Suppose the operators behind Bitfinex were criminals, how could their fraudulent activity benefit from the use of Tether? As we have already mentioned, any exchange that does not use Tether could credit “from nothing” a fictitious USD amount on the platform and exchange it for other cryptocurrencies, keeping in reserve only a fraction of the USD cash deposited by users, so to cover a moderate request for withdrawals (expected in the short term). This system is well known to traditional finance and is called fractional reserve, so dear to all the old beloved banks. After creating some fictitious USD (or USDT) credited to some account on the platform, the exchange could disappear into nothing with btc, eth and other cryptos bought without actually giving anything in exchange for.
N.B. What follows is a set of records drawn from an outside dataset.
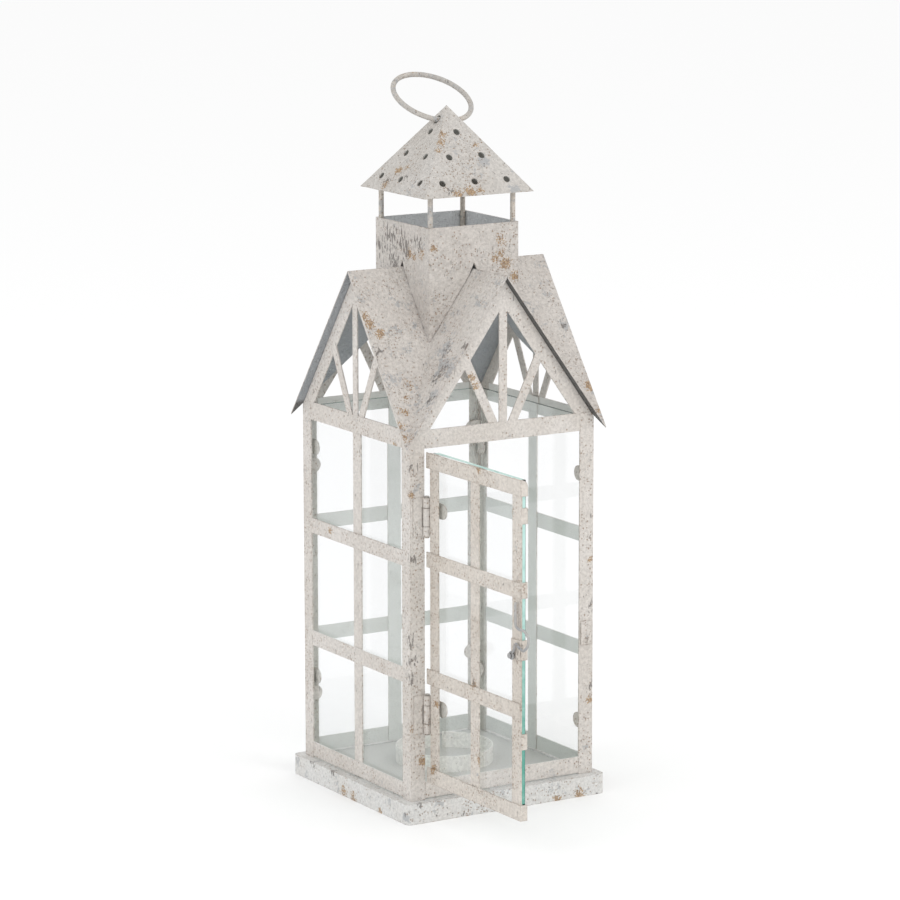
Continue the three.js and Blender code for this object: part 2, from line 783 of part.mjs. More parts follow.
const spans = knuckleSpans();
const postLeafFront = -cageHalf - leafSheet - hingeLineY;
['upper', 'lower'].forEach((place) => {
  const foot = hingeMiddles[place] - hingeLength / 2;
  const frameLeaf = named(
    `${place}_hinge_frame_leaf`,
    makeLeaf(-1, [spans[0], spans[2]], [spans[1]], postLeafFront),
  );
  const doorLeaf = named(`${place}_hinge_door_leaf`, makeDoorLeaf(spans));
  const pin = named(`${place}_hinge_pin`, makeHingePin(), bareWire);
  [frameLeaf, doorLeaf, pin].forEach((piece) => {
    piece.position.z = foot;
  });
  hingeLine.add(frameLeaf, pin);
  door.add(doorLeaf);
});

door.add(named('door_hinge_stile', makeDoorUpright(doorHingeGap)));
door.add(named('door_free_stile', makeFreeStile()));
door.add(named('door_upright_bar', makeDoorUpright((doorHingeGap + doorReach - barWidth) / 2)));
door.add(named('door_bottom_rail', makeDoorRail(doorBottom)));
door.add(named('door_lower_cross_bar', makeDoorCrossBar(barHeights[0])));
door.add(named('door_upper_cross_bar', makeDoorCrossBar(barHeights[1])));
door.add(named('door_top_rail', makeDoorRail(doorTop - barWidth, topFoldRounding)));
door.add(named('door_glass', makeDoorGlass(), glass));
door.add(named('latch_plate', makeLatchPlate()));
door.add(named('latch_rivet', makeLatchRivet(), bareWire));
const latchHook = named('latch_hook', makeLatchHook(), bareWire);
latchHook.position.set(latchPivotX, latchWireY, latchPivotHeight);
door.add(latchHook);
lantern.add(named('latch_catch', makeLatchCatch()));

export default lantern;
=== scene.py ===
import math
import bmesh
import bpy
from mathutils import Matrix, Vector, noise


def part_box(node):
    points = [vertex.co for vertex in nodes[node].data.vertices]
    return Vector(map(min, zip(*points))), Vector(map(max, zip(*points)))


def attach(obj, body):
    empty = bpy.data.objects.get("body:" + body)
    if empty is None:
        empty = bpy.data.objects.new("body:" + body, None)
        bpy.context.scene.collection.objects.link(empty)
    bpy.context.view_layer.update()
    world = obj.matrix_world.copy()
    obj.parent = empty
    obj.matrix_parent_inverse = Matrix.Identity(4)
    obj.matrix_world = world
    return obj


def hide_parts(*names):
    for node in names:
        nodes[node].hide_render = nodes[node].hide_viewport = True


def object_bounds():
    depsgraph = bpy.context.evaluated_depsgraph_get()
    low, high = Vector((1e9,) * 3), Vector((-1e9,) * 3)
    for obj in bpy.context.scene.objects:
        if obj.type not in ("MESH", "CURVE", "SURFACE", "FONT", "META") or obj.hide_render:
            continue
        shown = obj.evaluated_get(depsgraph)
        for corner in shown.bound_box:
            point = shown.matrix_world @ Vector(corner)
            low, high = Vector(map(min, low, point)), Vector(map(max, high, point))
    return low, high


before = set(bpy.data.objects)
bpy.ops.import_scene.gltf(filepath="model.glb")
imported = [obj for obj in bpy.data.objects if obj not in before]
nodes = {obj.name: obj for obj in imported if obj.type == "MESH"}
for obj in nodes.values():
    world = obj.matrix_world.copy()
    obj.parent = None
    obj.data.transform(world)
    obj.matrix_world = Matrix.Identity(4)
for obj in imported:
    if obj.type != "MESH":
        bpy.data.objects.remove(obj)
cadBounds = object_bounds()
mm = 0.001
corners = ["front_left", "front_right", "back_right", "back_left"]
sides = ["front", "right", "back", "left"]
print("candle lantern: frame loaded with", len(nodes), "parts")

# camera, light and floor, in metres and watts
studio = {
    "cameraPlace": (-1.33598, -2.20909, 0.70522),
    "cameraLook": (0.5089, 0.8401, -0.1880),
    "cameraRoll": 0.085,  # degrees
    "lens": 161.08,
    "sensorWidth": 36,
    "farClip": 100,
    "aimHeight": 0.2,  # the lamps point at the lantern's middle
    "skyStrength": 1.0,
    "keyPower": 15.0,
    "keyPlace": (0.5, -2.3, 1.9),
    "keySize": 1.4,
    "keyTint": (1.0, 0.98, 0.96),
    "fillPower": 9.0,
    "fillPlace": (-2.3, -0.4, 1.5),
    "fillSize": 1.2,
    "fillTint": (0.93, 0.97, 1.0),
    "floorTone": (0.96, 0.96, 0.96, 1),
    "floorReach": 25.0,
}


def buildStudio():
    scene = bpy.context.scene
    scene.view_settings.view_transform = "Standard"
    cameraData = bpy.data.cameras.new("camera")
    cameraData.lens = studio["lens"]
    cameraData.sensor_width = studio["sensorWidth"]
    cameraData.clip_end = studio["farClip"]
    camera = bpy.data.objects.new("camera", cameraData)
    camera.location = studio["cameraPlace"]
    camera.rotation_mode = "QUATERNION"
    look = Vector(studio["cameraLook"]).normalized()
    turn = look.to_track_quat("-Z", "Y")
    roll = Matrix.Rotation(math.radians(studio["cameraRoll"]), 3, look).to_quaternion()
    camera.rotation_quaternion = roll @ turn
    scene.collection.objects.link(camera)
    scene.camera = camera

    world = bpy.data.worlds.new("softRoom")
    world.use_nodes = True
    sky = world.node_tree.nodes["Background"]
    sky.inputs["Color"].default_value = (1, 1, 1, 1)
    sky.inputs["Strength"].default_value = studio["skyStrength"]
    scene.world = world

    for name in ("key", "fill"):
        lampData = bpy.data.lights.new(name + "Light", "AREA")
        lampData.size = studio[name + "Size"]
        lampData.energy = studio[name + "Power"]
        lampData.color = studio[name + "Tint"]
        lamp = bpy.data.objects.new(name + "Light", lampData)
        lamp.location = studio[name + "Place"]
        aim = Vector((0, 0, studio["aimHeight"])) - lamp.location
        lamp.rotation_euler = aim.to_track_quat("-Z", "Y").to_euler()
        scene.collection.objects.link(lamp)

    reach = studio["floorReach"]
    height = cadBounds[0].z
    floorMesh = bpy.data.meshes.new("floor")
    outline = [(-reach, -reach, height), (reach, -reach, height),
               (reach, reach, height), (-reach, reach, height)]
    floorMesh.from_pydata(outline, [], [(0, 1, 2, 3)])
    floor = bpy.data.objects.new("floor", floorMesh)
    scene.collection.objects.link(floor)
    paper = bpy.data.materials.new("paleFloor")
    paper.use_nodes = True
    shader = paper.node_tree.nodes["Principled BSDF"]
    shader.inputs["Base Color"].default_value = studio["floorTone"]
    shader.inputs["Roughness"].default_value = 1.0
    shader.inputs["Specular IOR Level"].default_value = 0.0
    floorMesh.materials.append(paper)


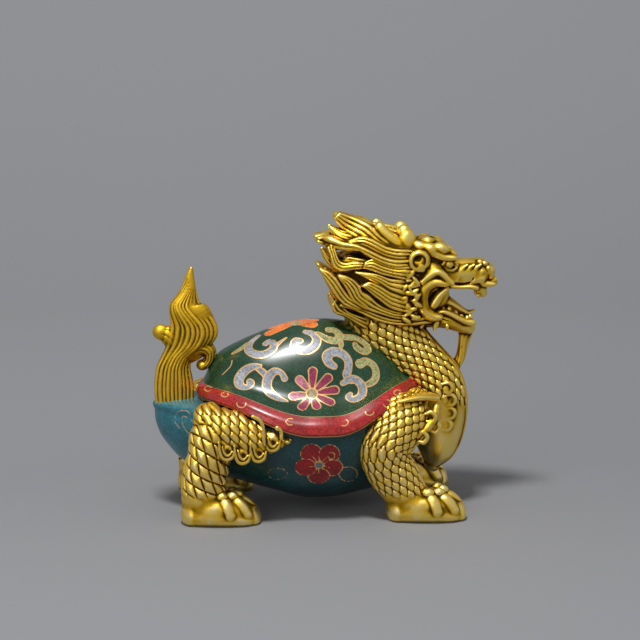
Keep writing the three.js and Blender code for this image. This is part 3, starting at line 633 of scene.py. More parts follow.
def face(field):
    ball(field, [33.0, 0, 79.0], [8.0, 9.4, 12.6])
    ball(field, [36.5, 0, 87.2], [8.6, 7.6, 6.2])
    ball(field, [35.5, 0, 91.6], [3.2, 4.6, 2.2], soft=0.5)
    # Upper jaw, lower jaw, throat and tongue.
    tube(field, [[33.0, 0, 83.0, 7.5, 8.8], [39.0, 0, 82.6, 6.0, 7.9], [45.0, 0, 81.2, 4.6, 6.8],
                 [51.0, 0, 81.1, 4.6, 6.0], [55.6, 0, 81.2, 4.4, 5.4], [57.6, 0, 81.6, 3.1, 4.4]], soft=0.9)
    tube(field, [[44.0, 0, 84.0, 1.8, 5.6], [51.0, 0, 84.2, 1.8, 4.6], [56.4, 0, 84.0, 1.7, 4.0]], soft=0.8)
    side_tube(field, -3.0, [[42.0, 79.6, 2.6], [47.0, 79.2, 2.5], [52.0, 79.2, 2.4], [55.0, 79.4, 2.2]], 3.3)
    ball(field, [49.0, 0, 81.4], [9.0, 6.7, 4.6], soft=1.2)
    tube(field, [[31.0, 0, 67.5, 4.8, 8.4], [38.5, 0, 65.8, 3.8, 7.2], [44.5, 0, 64.8, 3.3, 6.0],
                 [49.2, 0, 63.0, 3.2, 5.0], [51.6, 0, 61.8, 2.4, 4.0]], soft=0.8)
    ball(field, [38.0, 0, 73.5], [6.8, 6.9, 7.4])
    ball(field, [30.6, 0, 77.0], [4.8, 10.7, 12.0])
    ball(field, [50.6, 0, 62.9], [3.0, 4.6, 3.2])
    tube(field, [[40.5, 0, 72.2, 2.2, 3.8], [44.6, 0, 70.8, 1.9, 3.4], [48.2, 0, 68.6, 1.3, 2.8],
                 [51.2, 0, 67.1, 0.8, 2.2], [53.7, 0, 67.9, 0.35, 1.0]], soft=0.4)
    # Horn: one thick front lobe and one stubby prong behind.
    tube(field, near([[29.0, 5.6, 88.0, 3.2, 3.0], [29.2, 5.4, 91.6, 3.5, 3.2], [28.8, 5.2, 94.6, 3.2, 3.0],
                      [28.2, 5.0, 96.4, 2.4, 2.2]]), soft=0.4)
    tube(field, near([[28.6, 6.4, 89.6, 3.0, 2.6], [25.0, 6.2, 92.6, 2.6, 2.5], [21.8, 5.8, 95.6, 2.1, 2.1],
                      [20.0, 5.4, 97.8, 1.8, 1.8]]), soft=0.8)
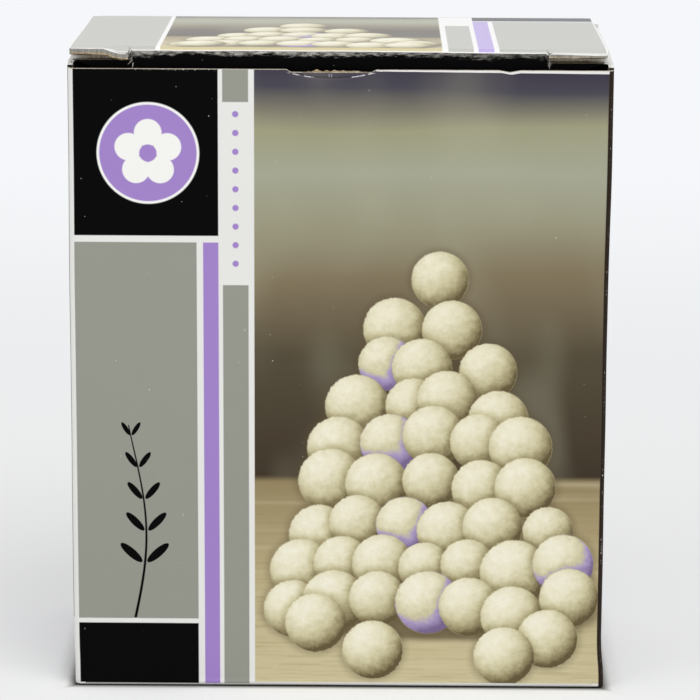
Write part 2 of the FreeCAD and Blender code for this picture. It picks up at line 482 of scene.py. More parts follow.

From this point of view, Bitfinex has no advantage over any other exchange, since it is a scam that every trading platform, at least potentially, could put in place.
The risk for those who try a fraud of this type is that at some point user understand they can no longer withdraw the entire amount of dollars, realizing that the nominal amounts in their accounts is not real. When this scam is revealed there are serious consequences for the company, while owners and managers involved are punished by law. In the MTGox case, the exchange failed and was forced to pay compensation to users. The history of MTGox teaches that the justice works better for crypto exchanges than for the “highly regulated” traditional banks: when a “too big to fail” bank actually fails, those who bear the costs are the taxpayers, not the bankers and not even specifically the account holders who chose that institute as the bank in which to place their faith. If Tether is not covered instead, those who pay are Bitfinex and in general any user who owns USDT and who has misplaced his trust in the platform.
Bitfinex operators can issue tethers not backed by dollars, send them to other platforms and here exchange USDT for other cryptocurrencies. This is something that the operators of other exchange platforms cannot do. Still, the situation is only apparently different from the one described above. In fact, the risk is the same: sooner or later someone will be back to deposit these USDT on Bitfinex and claim for the USD. If this happens and there are no dollars enough, it will be a legal battle and iFinex will lose its reputation and business. When you are in the lead of such a money machine like the biggest crypto exchange in the world, the reasons to make in place a scam of this kind are not really clear.